Нужно было спешить — начинало светать…
Вошли внутрь здания, пустовавшего со времен прошлогодних боев между революционными отрядами и юнкерами. В какой-то классной комнате, где стоял один-единственный стол, решено было остановиться и закопать тело прямо здесь, если под полом нет подвала. Оказалось, что подвал отсутствует.

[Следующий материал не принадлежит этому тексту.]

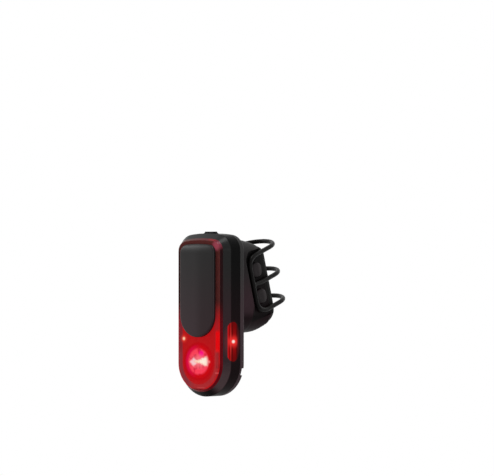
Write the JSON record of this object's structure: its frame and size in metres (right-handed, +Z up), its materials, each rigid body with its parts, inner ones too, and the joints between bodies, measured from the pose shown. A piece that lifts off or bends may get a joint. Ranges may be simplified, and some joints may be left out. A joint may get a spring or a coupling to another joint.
{
  "type": "bike rear light",
  "caption": "Upright rear light with a dark radar window over a red lens, held to a seat post by a quarter-turn mount and a rubber ladder strap.",
  "frame": {"origin": "on the seat post's axis, level with the middle rung of the strap", "axes": "+Y from the lens towards the front of the bike, +Z up, +X across the bike; the post leans 17 degrees, its top towards minus Y"},
  "size_m": [0.0424, 0.0808, 0.1048],
  "materials": {
    "housing_plastic": "fine-grained moulded black",
    "window_cover": "smooth satin charcoal",
    "lens_red": "tinted red, glossy",
    "window_red": "tinted red, glossy",
    "optic_clear": "clear moulded optic",
    "reflector_red": "bright red bowl",
    "diode": "diode with a clear dome",
    "board": "dark solder mask",
    "shield_metal": "tinned sheet",
    "link_plastic": "connector plastic",
    "battery_wrap": "foil pouch",
    "foam": "thin foam tape",
    "lead_insulation": "lead insulation",
    "port_metal": "drawn steel shell",
    "seal_rubber": "silicone",
    "button_rubber": "silk-matt rubber",
    "door_rubber": "silk-matt rubber",
    "screw_steel": "blackened steel",
    "coupling_plastic": "glass-filled black",
    "mount_plastic": "fine-grained moulded black",
    "pad_rubber": "grooved liner",
    "strap_rubber": "round moulded rubber"
  },
  "bodies": {
    "mount": {"mount_base": "mount_plastic", "socket_ring": "coupling_plastic", "socket_screws": "screw_steel", "post_pad": "pad_rubber", "strap": "strap_rubber"},
    "light": {"front_housing": "housing_plastic", "rear_cover": "housing_plastic", "radar_cover": "window_cover", "front_lens": "lens_red", "side_window_left": "window_red", "side_window_right": "window_red", "led_optic": "optic_clear", "led_reflector": "reflector_red", "main_led": "diode", "marker_leds": "diode", "side_leds": "diode", "led_board": "board", "radar_board": "board", "main_board": "board", "radar_shield": "shield_metal", "board_links": "link_plastic", "battery_connector": "link_plastic", "button_switch": "link_plastic", "battery": "battery_wrap", "battery_pad": "foam", "battery_leads": "lead_insulation", "usb_port": "port_metal", "housing_seal": "seal_rubber", "button_seal": "seal_rubber", "cover_screws": "screw_steel", "tab_screws": "screw_steel", "quarter_turn_tabs": "coupling_plastic"},
    "power_button": {"power_button": "button_rubber"},
    "usb_door": {"usb_door": "door_rubber"}
  },
  "joints": [
    {"name": "light_quarter_turn", "type": "hinge", "parent": "mount", "child": "light", "pos_m": [0, -0.036, -0.006], "axis": [0, 1, 0], "range_deg": [0, 90]},
    {"name": "power_button_press", "type": "slide", "parent": "light", "child": "power_button", "axis": [0, 0, -1], "range_m": [0, 0.0005], "stiffness_N_per_m": 3000},
    {"name": "usb_door_swing", "type": "hinge", "parent": "light", "child": "usb_door", "pos_m": [0, -0.0378, -0.0733], "axis": [-1, 0, 0], "range_deg": [0, 110]}
  ]
}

Китайцы раздобыли откуда-то плотничьи инструменты, вскрыли паркет, вырыли яму, опустили мешок, закопали, опять все закрыли паркетом…
Защитнику Жданову так никогда и не удалось выяснить местонахождение захоронения адмирала.
Зато спустя всего пару месяцев после казни, в конце августа восемнадцатого, за столом в кабинете председателя ВЧК Дзержинского состоялась беседа, определившая дальнейшую судьбу уже самого Владимира Анатольевича. — Представляете, как я его припечатал? «Да чего ж вы волнуетесь, — говорю, — гражданин адвокат… Мы же ведь вашего подопечного не к смертной казни приговорили, а к расстрелу!» — Председатель Революционного трибунала, член коллегии Наркомата юстиции РСФСР Николай Крыленко совершенно искренне, по-солдатски, расхохотался и даже хлопнул себя по колену от удовольствия. — Нет, каково?
Специального юридического образования Крыленко не имел.
Зато он отличался абсолютным классовым чутьем и пониманием партийной дисциплины, что на новом посту в большевистском правительстве оказалось несоизмеримо важнее.
— В этом деле необходимо было показать всем, что суд Верховного Ревтрибунала нужен не для установления чьей-то вины или невиновности. Прежде всего он является орудием классовой диктатуры и самообороны пролетариата против его врагов! Отсюда и вытекает неограниченное господство принципа полной свободы судебной совести. Потому что по-настоящему народный суд есть явление политическое… — товарищ Крыленко расстегнул одну пуговицу на вороте военной гимнастерки. В тридцать три года это был статный, красивый мужчина с расчесанными на пробор волосами и аккуратной бородкой, которая делала его отдаленно похожим на тезку — отрекшегося от престола российского императора. — Если выбор для нашего трибунала опять встанет между законом и революционной целесообразностью, колебаться не следует ни минуты! И расстрел этого самого Щастного продемонстрировал всему миру, как беспощадно советская власть покарает любые поползновения против интересов пролетариата…
Годы каторжных тюрем и тесные камеры предварительного заключения приучили Дзержинского терпеливо выслушивать собеседников. Однако он был прежде всего человеком дела, поэтому посчитал, что настала пора ограничить поток красноречия Николая Крыленко:
— Какие сведения поступают из Петрограда? Как матросы Балтийского флота отреагировали на приговор?
Основания для беспокойства у новых хозяев России, конечно, имелись.
Еще в конце мая сообщение об аресте чекистами «красного адмирала» вызвало глухой ропот на кораблях и в береговых частях. Большевикам пришлось даже организовать подряд несколько митингов и собраний, чтобы любой ценой успокоить балтийцев, многие из которых о героическом и профессиональном поведении своего командира знали не понаслышке. Агитаторы-ленинцы тогда едва сумели удержать моряков от очередной «бузы», клятвенно пообещав им, что разбирательство в отношении Щастного будет открытым и справедливым.
— Могло быть и хуже, — немного подумав, ответил Крыленко. — Разумеется, нашлись товарищи, недовольные приговором. Особенно среди левых эсеров и анархистов. Но мы полностью контролируем ситуацию, Феликс!
Сразу задать очередной вопрос Дзержинскому помешал приступ кашля.
— А как ведут себя военспецы?
— Военспецы? — таким новым коротким словечком после формирования первых частей Красной армии стали называть адмиралов, генералов и офицеров, поступивших на службу к большевикам. И в устах бывшего прапорщика Крыленко это название прозвучало презрительно, почти как нецензурная брань. — Они, конечно, подавлены и запуганы. Ожидают дальнейших репрессий.
Еще в марте Совет народных комиссаров принял постановление о широком привлечении в новую армию царских военных специалистов, а приказ Реввоенсовета об отмене выборного начала в войсках открыл им доступ к любым командным должностям. Впрочем, к середине лета восемнадцатого года под красное знамя пришло добровольно всего несколько тысяч человек — и это никак не могло удовлетворить возрастающую потребность большевиков в опытных кадрах. Поэтому Совнарком вынужден был издать очередной декрет, согласно которому вводилась поголовная мобилизация бывших офицеров и чиновников. И уже ранней осенью в ряды Красной армии оказалось зачислено до сорока тысяч профессиональных военных и медиков.